Excerpt from a dataset
● ● ● ● ●
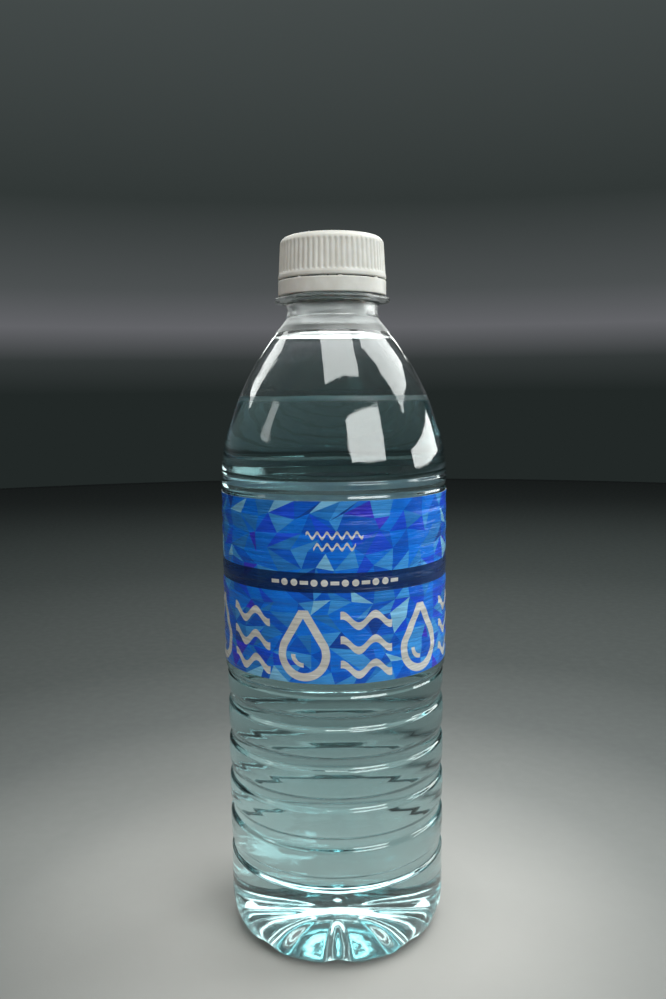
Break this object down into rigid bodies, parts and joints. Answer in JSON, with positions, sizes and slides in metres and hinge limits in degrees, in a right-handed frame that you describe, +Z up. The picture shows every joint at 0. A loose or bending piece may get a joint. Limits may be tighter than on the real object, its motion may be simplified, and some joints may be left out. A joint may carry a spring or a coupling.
{
  "type": "water bottle",
  "caption": "Clear rigid plastic water bottle with an ogive shoulder, hooped walls, blue wrap label, knurled white screw cap and tamper band, partly filled.",
  "frame": {"origin": "centre of the standing ring, on the surface that the bottle stands on", "axes": "+Z up along the bottle's axis to the cap; -Y is the front, where the label's artwork is centred; +X to the right of that front"},
  "size_m": [0.066, 0.066, 0.2032],
  "materials": {
    "clear_pet": "gloss",
    "white_cap": "satin",
    "liner_foam": "matte",
    "label_film": "satin",
    "water": "gloss"
  },
  "bodies": {
    "bottle": {"bottle": "clear_pet", "label": "label_film", "water": "water"},
    "liner": {"cap_liner": "liner_foam"},
    "cap": {"cap_shell": "white_cap"},
    "band": {"tamper_band": "white_cap"}
  },
  "joints": [
    {"name": "cap_lift", "type": "slide", "parent": "bottle", "child": "liner", "axis": [0, 0, 1], "range_m": [0, 0.019]},
    {"name": "cap_turn", "type": "hinge", "parent": "liner", "child": "cap", "pos_m": [0, 0, 0.2], "axis": [0, 0, 1], "range_deg": [0, 2520]},
    {"name": "band_turn", "type": "hinge", "parent": "bottle", "child": "band", "pos_m": [0, 0, 0.1885], "axis": [0, 0, 1], "continuous": true}
  ],
  "couplings": [
    {"joint": "cap_lift", "follows": "cap_turn", "m_per_rad": 0.00042972}
  ]
}
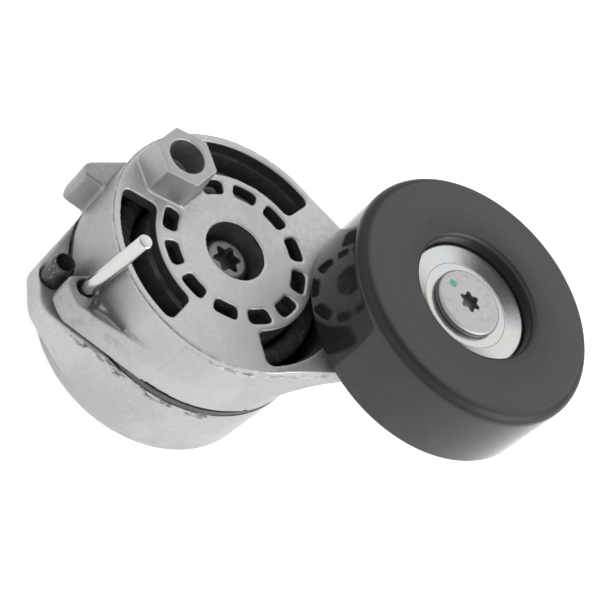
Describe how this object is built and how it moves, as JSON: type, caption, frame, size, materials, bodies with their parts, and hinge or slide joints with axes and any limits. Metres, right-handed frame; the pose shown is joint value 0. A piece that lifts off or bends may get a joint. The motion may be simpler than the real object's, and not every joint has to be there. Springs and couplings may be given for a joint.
{
  "type": "belt tensioner",
  "caption": "Automatic belt tensioner: a sprung cast arm turns on a cup-shaped base and carries a smooth idler pulley; a lock pin holds it for fitting.",
  "frame": {"origin": "pivot axis of the arm, on the mounting face at the back of the base", "axes": "+Z along the pivot axis, from the mounting face towards the pulley; +X from the pivot axis to the pulley axis with the lock pin in"},
  "size_m": [0.1426, 0.076, 0.0753],
  "materials": {
    "cast_base": "as-cast matte",
    "cast_arm": "as-cast matte with a machined-looking face",
    "shaft_steel": "turned, phosphated",
    "bolt_steel": "zinc flake",
    "washer_black": "black oxide",
    "spring_black": "black coated wire",
    "damper_black": "moulded",
    "stop_black": "black oxide with scuffs",
    "pin_zinc": "bright zinc",
    "pulley_black": "satin moulded",
    "bearing_steel": "ground",
    "cage_polymer": "moulded",
    "seal_rubber": "moulded",
    "cap_zinc": "bright zinc"
  },
  "bodies": {
    "base": {"base_housing": "cast_base", "pivot_shaft": "shaft_steel", "pivot_bolt": "bolt_steel", "retaining_washer": "washer_black", "thrust_washer": "shaft_steel", "torsion_spring": "spring_black", "damping_sleeve": "damper_black", "gap_seal": "damper_black", "stop_pin": "stop_black"},
    "arm": {"arm_housing": "cast_arm", "arm_liner": "damper_black", "spring_guide": "damper_black", "upper_bushing": "damper_black", "lower_bushing": "damper_black", "bearing_inner_ring": "bearing_steel", "rear_shield": "cap_zinc", "dust_cap": "cap_zinc", "pulley_bolt": "bolt_steel"},
    "pulley": {"pulley": "pulley_black", "bearing_outer_ring": "bearing_steel", "front_seal": "seal_rubber", "rear_seal": "seal_rubber"},
    "ball_cage": {"bearing_balls": "bearing_steel", "bearing_cage": "cage_polymer"},
    "lock_pin": {"lock_pin": "pin_zinc"}
  },
  "joints": [
    {"name": "arm_pivot", "type": "hinge", "parent": "base", "child": "arm", "pos_m": [0, 0, 0], "axis": [0, 0, 1], "range_deg": [-2.5, 28], "stiffness_Nm_per_rad": 9.7, "deforming": ["torsion_spring"]},
    {"name": "pulley_spin", "type": "hinge", "parent": "arm", "child": "pulley", "pos_m": [0.0603, 0, 0.0625], "axis": [0, 0, 1], "continuous": true},
    {"name": "cage_spin", "type": "hinge", "parent": "arm", "child": "ball_cage", "pos_m": [0.0603, 0, 0.0625], "axis": [0, 0, 1], "continuous": true},
    {"name": "lock_pin_pull", "type": "slide", "parent": "arm", "child": "lock_pin", "axis": [0.0516, -0.0787, 0.9956], "range_m": [0, 0.03]}
  ],
  "couplings": [
    {"joint": "cage_spin", "follows": "pulley_spin", "ratio": 0.6175}
  ]
}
● ● ● ● ●
What the task asks> Please output the entire listing exactly as it stands.

Solution>
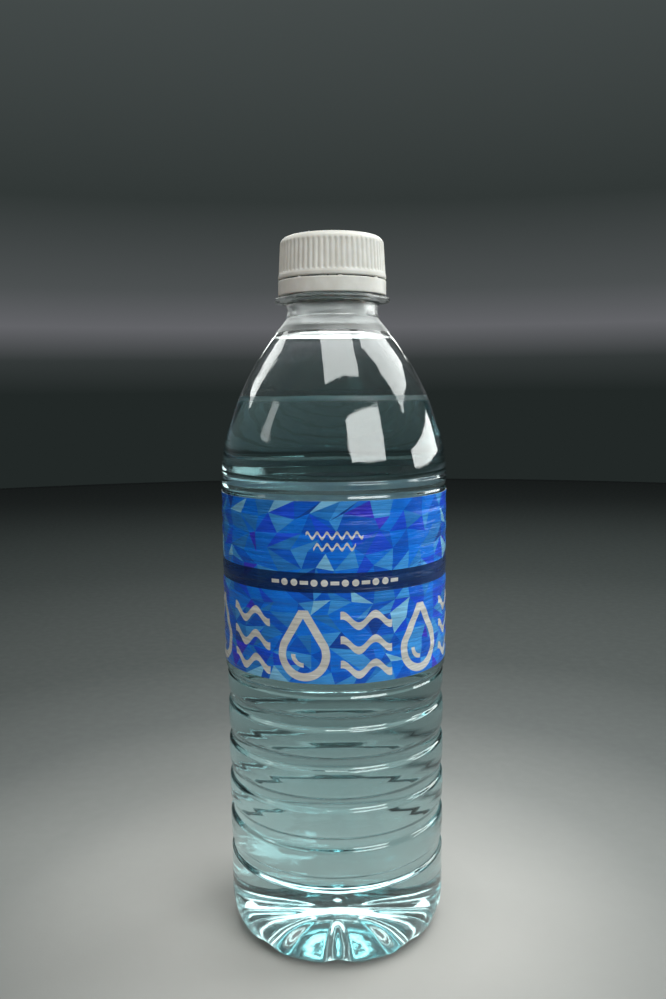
Break this object down into rigid bodies, parts and joints. Answer in JSON, with positions, sizes and slides in metres and hinge limits in degrees, in a right-handed frame that you describe, +Z up. The picture shows every joint at 0. A loose or bending piece may get a joint. Limits may be tighter than on the real object, its motion may be simplified, and some joints may be left out. A joint may carry a spring or a coupling.
{
  "type": "water bottle",
  "caption": "Clear rigid plastic water bottle with an ogive shoulder, hooped walls, blue wrap label, knurled white screw cap and tamper band, partly filled.",
  "frame": {"origin": "centre of the standing ring, on the surface that the bottle stands on", "axes": "+Z up along the bottle's axis to the cap; -Y is the front, where the label's artwork is centred; +X to the right of that front"},
  "size_m": [0.066, 0.066, 0.2032],
  "materials": {
    "clear_pet": "gloss",
    "white_cap": "satin",
    "liner_foam": "matte",
    "label_film": "satin",
    "water": "gloss"
  },
  "bodies": {
    "bottle": {"bottle": "clear_pet", "label": "label_film", "water": "water"},
    "liner": {"cap_liner": "liner_foam"},
    "cap": {"cap_shell": "white_cap"},
    "band": {"tamper_band": "white_cap"}
  },
  "joints": [
    {"name": "cap_lift", "type": "slide", "parent": "bottle", "child": "liner", "axis": [0, 0, 1], "range_m": [0, 0.019]},
    {"name": "cap_turn", "type": "hinge", "parent": "liner", "child": "cap", "pos_m": [0, 0, 0.2], "axis": [0, 0, 1], "range_deg": [0, 2520]},
    {"name": "band_turn", "type": "hinge", "parent": "bottle", "child": "band", "pos_m": [0, 0, 0.1885], "axis": [0, 0, 1], "continuous": true}
  ],
  "couplings": [
    {"joint": "cap_lift", "follows": "cap_turn", "m_per_rad": 0.00042972}
  ]
}
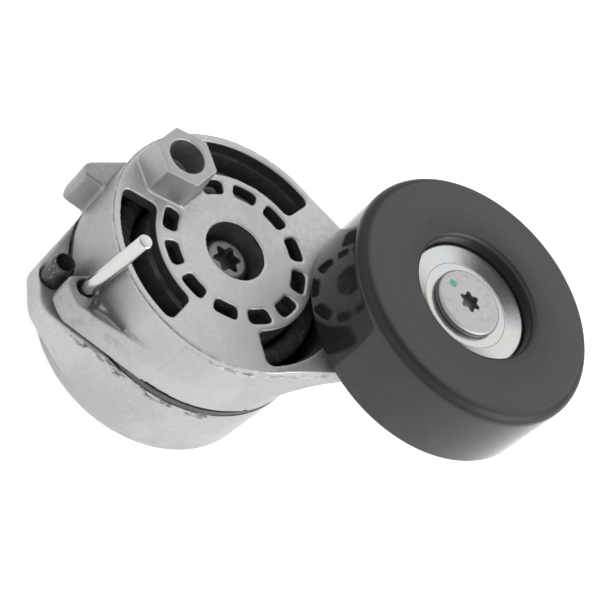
Describe how this object is built and how it moves, as JSON: type, caption, frame, size, materials, bodies with their parts, and hinge or slide joints with axes and any limits. Metres, right-handed frame; the pose shown is joint value 0. A piece that lifts off or bends may get a joint. The motion may be simpler than the real object's, and not every joint has to be there. Springs and couplings may be given for a joint.
{
  "type": "belt tensioner",
  "caption": "Automatic belt tensioner: a sprung cast arm turns on a cup-shaped base and carries a smooth idler pulley; a lock pin holds it for fitting.",
  "frame": {"origin": "pivot axis of the arm, on the mounting face at the back of the base", "axes": "+Z along the pivot axis, from the mounting face towards the pulley; +X from the pivot axis to the pulley axis with the lock pin in"},
  "size_m": [0.1426, 0.076, 0.0753],
  "materials": {
    "cast_base": "as-cast matte",
    "cast_arm": "as-cast matte with a machined-looking face",
    "shaft_steel": "turned, phosphated",
    "bolt_steel": "zinc flake",
    "washer_black": "black oxide",
    "spring_black": "black coated wire",
    "damper_black": "moulded",
    "stop_black": "black oxide with scuffs",
    "pin_zinc": "bright zinc",
    "pulley_black": "satin moulded",
    "bearing_steel": "ground",
    "cage_polymer": "moulded",
    "seal_rubber": "moulded",
    "cap_zinc": "bright zinc"
  },
  "bodies": {
    "base": {"base_housing": "cast_base", "pivot_shaft": "shaft_steel", "pivot_bolt": "bolt_steel", "retaining_washer": "washer_black", "thrust_washer": "shaft_steel", "torsion_spring": "spring_black", "damping_sleeve": "damper_black", "gap_seal": "damper_black", "stop_pin": "stop_black"},
    "arm": {"arm_housing": "cast_arm", "arm_liner": "damper_black", "spring_guide": "damper_black", "upper_bushing": "damper_black", "lower_bushing": "damper_black", "bearing_inner_ring": "bearing_steel", "rear_shield": "cap_zinc", "dust_cap": "cap_zinc", "pulley_bolt": "bolt_steel"},
    "pulley": {"pulley": "pulley_black", "bearing_outer_ring": "bearing_steel", "front_seal": "seal_rubber", "rear_seal": "seal_rubber"},
    "ball_cage": {"bearing_balls": "bearing_steel", "bearing_cage": "cage_polymer"},
    "lock_pin": {"lock_pin": "pin_zinc"}
  },
  "joints": [
    {"name": "arm_pivot", "type": "hinge", "parent": "base", "child": "arm", "pos_m": [0, 0, 0], "axis": [0, 0, 1], "range_deg": [-2.5, 28], "stiffness_Nm_per_rad": 9.7, "deforming": ["torsion_spring"]},
    {"name": "pulley_spin", "type": "hinge", "parent": "arm", "child": "pulley", "pos_m": [0.0603, 0, 0.0625], "axis": [0, 0, 1], "continuous": true},
    {"name": "cage_spin", "type": "hinge", "parent": "arm", "child": "ball_cage", "pos_m": [0.0603, 0, 0.0625], "axis": [0, 0, 1], "continuous": true},
    {"name": "lock_pin_pull", "type": "slide", "parent": "arm", "child": "lock_pin", "axis": [0.0516, -0.0787, 0.9956], "range_m": [0, 0.03]}
  ],
  "couplings": [
    {"joint": "cage_spin", "follows": "pulley_spin", "ratio": 0.6175}
  ]
}